◆ What you are asked to do ◆
Print, without altering anything, the lines from the one that holds "if empty is" to the one that holds "point = shown.matrix_world", inclusive. No other lines belong in the output.
_ _ _ _ _
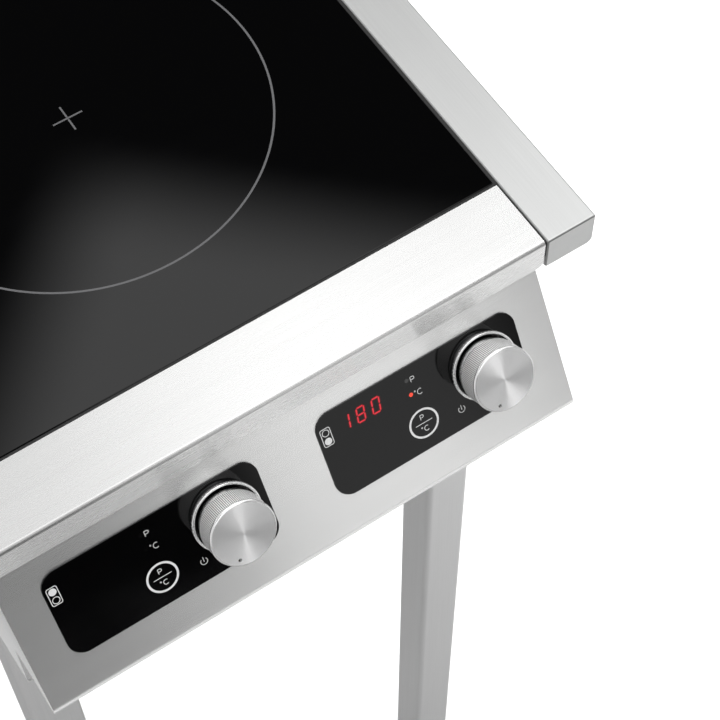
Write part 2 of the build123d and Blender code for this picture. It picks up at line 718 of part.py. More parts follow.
def terminal_block():
    """Five-way mains terminal block screwed to the bottom panel."""
    y = GLAND_Y
    body = block(35, 75, y - 26, y + 26, BODY_REST, BODY_REST + 22)
    for i in range(5):
        step = (i - 2) * 10
        body = body - rod(55, y + step, BODY_REST + 12, BODY_REST + 23, 2.6)
        body = body - rod_x(65, 76, y + step, BODY_REST + 7, 2.4)
        body = body - rod_x(34, 45, y + step, BODY_REST + 7, 2.4)
    return body


def cable_gland():
    """Gland through the bottom panel: body, hexagon, dome nut and inside lock nut."""
    body = rod(GLAND_X, GLAND_Y, BODY_Z - GLAND_HEX_H, BODY_REST + GLAND_RISE, GLAND_R)
    outside_hex = extrude(RegularPolygon(GLAND_HEX_R, 6), GLAND_HEX_H)
    lock_nut = extrude(RegularPolygon(GLAND_HEX_R, 6), GLAND_NUT_H)
    dome = Cone(GLAND_DOME_R, GLAND_DOME_R + 4.5, GLAND_HEX_Z - GLAND_LOW)
    gland = body + Pos(GLAND_X, GLAND_Y, BODY_Z - GLAND_HEX_H) * outside_hex
    gland += Pos(GLAND_X, GLAND_Y, BODY_REST) * lock_nut
    gland += Pos(GLAND_X, GLAND_Y, (GLAND_LOW + GLAND_HEX_Z) / 2) * dome
    return gland - rod(GLAND_X, GLAND_Y, GLAND_LOW - 1, BODY_REST + GLAND_RISE + 1, CORD_R)


def wire(points, radius, bend):
    """A round wire along straight runs joined by arcs."""
    path = FilletPolyline(*points, radius=bend)
    start = Plane(origin=path @ 0, z_dir=path % 0)
    return sweep(start * Circle(radius), path=path)


def internal_wiring():
    """Coil leads from the generator boards, and links from the filter and terminals."""
    wires = []
    low = BOARD_Z + BOARD_T
    for y in ZONE_Y.values():
        for step in (-5, 5):
            path = [(-66, y + step, low), (-66, y + step, low + 60), (-12, y + step * 0.9, low + 60),
                    (-12, y + step * 0.9, COIL_PLATE_Z - 8)]
            wires.append(wire(path, WIRE_R, 12))
    for i in (-1, 0, 1):
        y = GLAND_Y + i * 10
        z = BODY_REST + 7
        path = [(45, y, z), (28, y, z), (28, y, z + 30), (10, y, z + 30), (10, y, low)]
        wires.append(wire(path, WIRE_R, 5))
    return Compound(wires)


def body_screws():
    """Screws of the bottom panel, coil plates and boards, and the boards' pillars."""
    pieces = []
    for x in PANEL_SCREW_X:
        head = rod(x, PANEL_SCREW_Y, BODY_Z - 2.2, BODY_Z, 3.8)
        pieces.append(head + rod(x, PANEL_SCREW_Y, BODY_Z, BODY_REST + 6, SCREW_R))
    for zone_y in ZONE_Y.values():
        for step in (-COIL_SCREW_DY, COIL_SCREW_DY):
            z = COIL_PLATE_Z - 10
            head = rod_x(PANEL_HALF, PANEL_HALF + 2.2, zone_y + step, z, 3.8)
            screw = head + rod_x(BODY_IN - 8, PANEL_HALF, zone_y + step, z, SCREW_R)
            pieces += [screw, mirrored(screw)]
    for x, y in pillar_places():
        pieces.append(rod(x, y, BODY_REST, BOARD_Z, 3.5) + rod(x, y, BOARD_Z, BOARD_Z + 3.5, 1.6))
    return Compound(pieces)


# ---------------------------------------------------------------- stand
def stand_frame():
    """Welded ring of channel, open underneath, between the body and the legs."""
    y0 = YF + LEG_FRONT
    outer = round_block(-PANEL_HALF, PANEL_HALF, y0, Y_BACK, FRAME_Z, BODY_Z, 3)
    hole = block(-PANEL_HALF + LEG, PANEL_HALF - LEG, y0 + LEG, Y_BACK - LEG, FRAME_Z - 1, BODY_Z + 1)
    wall = 2.0
    hollow = round_block(
        -PANEL_HALF + wall, PANEL_HALF - wall, y0 + wall, Y_BACK - wall, FRAME_Z - 1, BODY_Z - wall, 1.5
    )
    core = block(
        -PANEL_HALF + LEG - wall, PANEL_HALF - LEG + wall,
        y0 + LEG - wall, Y_BACK - LEG + wall, FRAME_Z - 2, BODY_Z
    )
    frame = outer - (hollow - core) - hole
    for x in (-LEG_X, LEG_X):
        for y in STAND_BOLT_Y:
            frame = frame - rod(x, y, BODY_Z - 5, BODY_Z + 5, 4.2)
    return frame


def stand_bolts():
    """Bolts that hold the body on the stand, heads inside the channel."""
    pieces = []
    for x in (-LEG_X, LEG_X):
        for y in STAND_BOLT_Y:
            head = Pos(x, y, BODY_Z - 7.5) * extrude(RegularPolygon(7.5, 6), 5.5)
            pieces.append(head + rod(x, y, BODY_Z - 2, BODY_REST + 12, 4))
            nut_z = BODY_REST + SHEET if abs(x) + 7.5 > BODY_IN - 14 else BODY_REST
            nut = Pos(x, y, nut_z) * extrude(RegularPolygon(7.5, 6), 6.5)
            pieces.append(nut - rod(x, y, nut_z - 1, nut_z + 9, 4.02))
    return Compound(pieces)


def leg(x, y):
    """Square tube with rounded corners."""
    half = LEG / 2
    inner = half - LEG_WALL
    tube = round_block(x - half, x + half, y - half, y + half, LEG_Z, FRAME_Z, 4)
    return tube - round_block(x - inner, x + inner, y - inner, y + inner, LEG_Z - 1, FRAME_Z + 1, 2.5)


def leg_insert(x, y):
    """Plug in the foot of a leg, with the foot's thread bore."""
    half = LEG / 2
    inner = half - LEG_WALL
    plug = round_block(x - half, x + half, y - half, y + half, INSERT_Z, LEG_Z, 4)
    plug += round_block(x - inner, x + inner, y - inner, y + inner, LEG_Z, LEG_Z + 20, 2.5)
    return plug - rod(x, y, INSERT_Z - 1, LEG_Z + 21, FOOT_STEM_R + RUNNING)


def foot(x, y):
    """Levelling foot: pad, hexagon and screwed stem in one piece."""
    pad = rod(x, y, 0, FOOT_PAD_H, FOOT_R)
    pad = chamfer(pad.faces().sort_by(Axis.Z)[-1].edges(), length=5, length2=6)
    pad = fillet(edges_round(pad, 0), 1.0)
    hexagon = extrude(RegularPolygon(FOOT_HEX / 2, 6, major_radius=False), FOOT_HEX_H)
    stem = rod(x, y, INSERT_Z, INSERT_Z + FOOT_STEM, FOOT_STEM_R)
    return pad + Pos(x, y, FOOT_PAD_H) * hexagon + stem


def edges_round(solid, z):
    """The circular edges at a height."""
    return [edge for edge in solid.edges().filter_by(GeomType.CIRCLE) if abs(edge.center().Z - z) < 0.01]


# ---------------------------------------------------------------- write the parts
save(end_rail(Y_FRONT, YF, Y_FRONT), "front_rail")
save(end_rail(YR, YR + END_RAIL_DEPTH, YR + END_RAIL_DEPTH), "rear_rail")
save(side_rail(), "side_rail_right")
save(mirrored(side_rail()), "side_rail_left")
save(joint_seals(), "rail_joint_seals")
save(glass_plate(), "glass_plate")
save(glass_seal(), "glass_seal")
save(glass_carrier(), "glass_carrier")
save(worktop_bolts(), "worktop_bolts")

save(side_panel(), "side_panel_right")
save(mirrored(side_panel()), "side_panel_left")
save(back_panel(), "back_panel")
save(bottom_panel(), "bottom_panel")
save(control_panel(), "control_panel")

for side_name in OVERLAY_LEFT:
    save(overlay(side_name), f"overlay_{side_name}")
    save(mode_key(side_name), f"mode_key_{side_name}")
    save(knob(side_name), f"knob_{side_name}")
    save(knob_shaft(side_name), f"knob_shaft_{side_name}")
    save(encoder_rotor(side_name), f"encoder_rotor_{side_name}")
    save(display(side_name), f"display_{side_name}")
save(knob_bezels(), "knob_bezels")
save(encoder_housings(), "encoder_housings")
save(control_board(), "control_board")
save(indicator_leds(), "indicator_leds")
save(key_switches(), "key_switches")

save(coil_plates(), "coil_plates")
save(coil_formers(), "coil_formers")
save(coil_windings(), "coil_windings")
save(mica_sheets(), "mica_sheets")
save(ferrite_bars(), "ferrite_bars")
save(temperature_sensors(), "temperature_sensors")

for zone_name in ZONE_Y:
    save(generator_board(zone_name), f"generator_board_{zone_name}")
    save(fan_rotor(zone_name), f"fan_rotor_{zone_name}")
save(Compound([fan_frame(y) for y in ZONE_Y.values()]), "fan_frames")
save(heat_sinks(), "heat_sinks")
save(capacitors(), "capacitors")
save(filter_board(), "filter_board")
save(terminal_block(), "terminal_block")
save(cable_gland(), "cable_gland")
save(internal_wiring(), "internal_wiring")
save(body_screws(), "body_screws")

save(stand_frame(), "stand_frame")
save(stand_bolts(), "stand_bolts")
inserts = []
for end_name, leg_y in LEG_Y.items():
    for side_name, leg_x in (("left", -LEG_X), ("right", LEG_X)):
        save(leg(leg_x, leg_y), f"leg_{end_name}_{side_name}")
        save(foot(leg_x, leg_y), f"foot_{end_name}_{side_name}")
        inserts.append(leg_insert(leg_x, leg_y))
save(Compound(inserts), "leg_inserts")

for place_name, value in (("YF", YF), ("YR", YR), ("Y_BACK", Y_BACK), ("GLAND_Y", GLAND_Y)):
    print(place_name, round(value, 3))
for side_name in OVERLAY_LEFT:
    for thing, spot in (("knob", KNOB_AT), ("key", KEY_AT)):
        middle = on_panel(*overlay_point(side_name, spot)).position
        print(thing, side_name, [round(number, 3) for number in middle])
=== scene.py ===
import json
import math

import bmesh
import bpy
from mathutils import Matrix, Vector

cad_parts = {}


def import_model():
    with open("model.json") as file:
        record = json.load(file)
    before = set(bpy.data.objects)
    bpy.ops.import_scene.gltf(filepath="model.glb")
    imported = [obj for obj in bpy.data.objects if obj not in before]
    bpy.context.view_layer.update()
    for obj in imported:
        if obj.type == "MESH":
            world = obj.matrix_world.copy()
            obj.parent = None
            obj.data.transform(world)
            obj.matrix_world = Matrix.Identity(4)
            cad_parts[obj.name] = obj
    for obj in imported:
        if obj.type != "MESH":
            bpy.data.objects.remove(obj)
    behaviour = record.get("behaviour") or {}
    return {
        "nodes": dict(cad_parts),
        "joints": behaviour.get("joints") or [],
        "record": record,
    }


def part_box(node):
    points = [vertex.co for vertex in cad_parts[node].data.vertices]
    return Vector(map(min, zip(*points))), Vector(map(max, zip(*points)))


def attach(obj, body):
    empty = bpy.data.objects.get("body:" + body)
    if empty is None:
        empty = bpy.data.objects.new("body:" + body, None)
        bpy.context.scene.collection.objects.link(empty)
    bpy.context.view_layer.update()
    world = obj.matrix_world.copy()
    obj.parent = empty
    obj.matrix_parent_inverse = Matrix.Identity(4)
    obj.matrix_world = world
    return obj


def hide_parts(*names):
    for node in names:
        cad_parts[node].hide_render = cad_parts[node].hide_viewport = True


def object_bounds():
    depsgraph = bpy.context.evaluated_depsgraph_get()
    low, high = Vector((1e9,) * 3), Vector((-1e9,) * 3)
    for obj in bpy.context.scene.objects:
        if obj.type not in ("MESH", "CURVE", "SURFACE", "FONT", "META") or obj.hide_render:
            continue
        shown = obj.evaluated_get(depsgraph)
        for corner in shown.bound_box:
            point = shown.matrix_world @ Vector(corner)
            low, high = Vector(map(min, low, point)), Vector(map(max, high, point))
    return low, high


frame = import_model()
cad_low, cad_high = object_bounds()

MM = 0.001
SIDES = ("right", "left")

# ---------------------------------------------------------------- driving dimensions, millimetres
OVERLAY_TOP = 0.8          # overlay's face, out from the panel
KNOB_AT = (101.1, 29.0)    # all places on an overlay count from its lower left corner
KEY_AT = (58.3, 16.5)
KNOB_R = 18.7
KNOB_TOP = 21.9
SKIRT_R = 16.9
KNOB_BOTTOM = 2.1
KNURL = (7.4, 20.2)        # knurled band, from and to, out from the panel
RIM = 0.95                 # bright chamfer round the face
FACE_TOP = KNOB_TOP - 0.03
TEETH = 116
TOOTH = (0.0, 0.05, 0.42, 0.05)  # how deep the four points of each tooth lie under the band
BEZEL_R = 19.9
BEZEL_W = 1.6
BEZEL_H = 1.6
MARK_ANGLE = -119.0        # the knob's mark, seen from the front, degrees from +X
MARK_R = 14.8              # its distance from the knob's middle
MARK_BEAD_R = 1.2
MARK_SUNK = 0.09           # how far the bead is set into the face
AXIS_R = 0.0001            # a lathe's radius for a point on its axis, merged afterwards
MERGE = 0.001 * MM         # points closer than this are one, metres
PRINT_T = 0.03             # thickness of everything printed
PRINT_W = 0.40             # width of the symbols' lines
POWER_AT = (81.0, 11.8)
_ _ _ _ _
◆ Result ◆
    if empty is None:
        empty = bpy.data.objects.new("body:" + body, None)
        bpy.context.scene.collection.objects.link(empty)
    bpy.context.view_layer.update()
    world = obj.matrix_world.copy()
    obj.parent = empty
    obj.matrix_parent_inverse = Matrix.Identity(4)
    obj.matrix_world = world
    return obj


def hide_parts(*names):
    for node in names:
        cad_parts[node].hide_render = cad_parts[node].hide_viewport = True


def object_bounds():
    depsgraph = bpy.context.evaluated_depsgraph_get()
    low, high = Vector((1e9,) * 3), Vector((-1e9,) * 3)
    for obj in bpy.context.scene.objects:
        if obj.type not in ("MESH", "CURVE", "SURFACE", "FONT", "META") or obj.hide_render:
            continue
        shown = obj.evaluated_get(depsgraph)
        for corner in shown.bound_box:
            point = shown.matrix_world @ Vector(corner)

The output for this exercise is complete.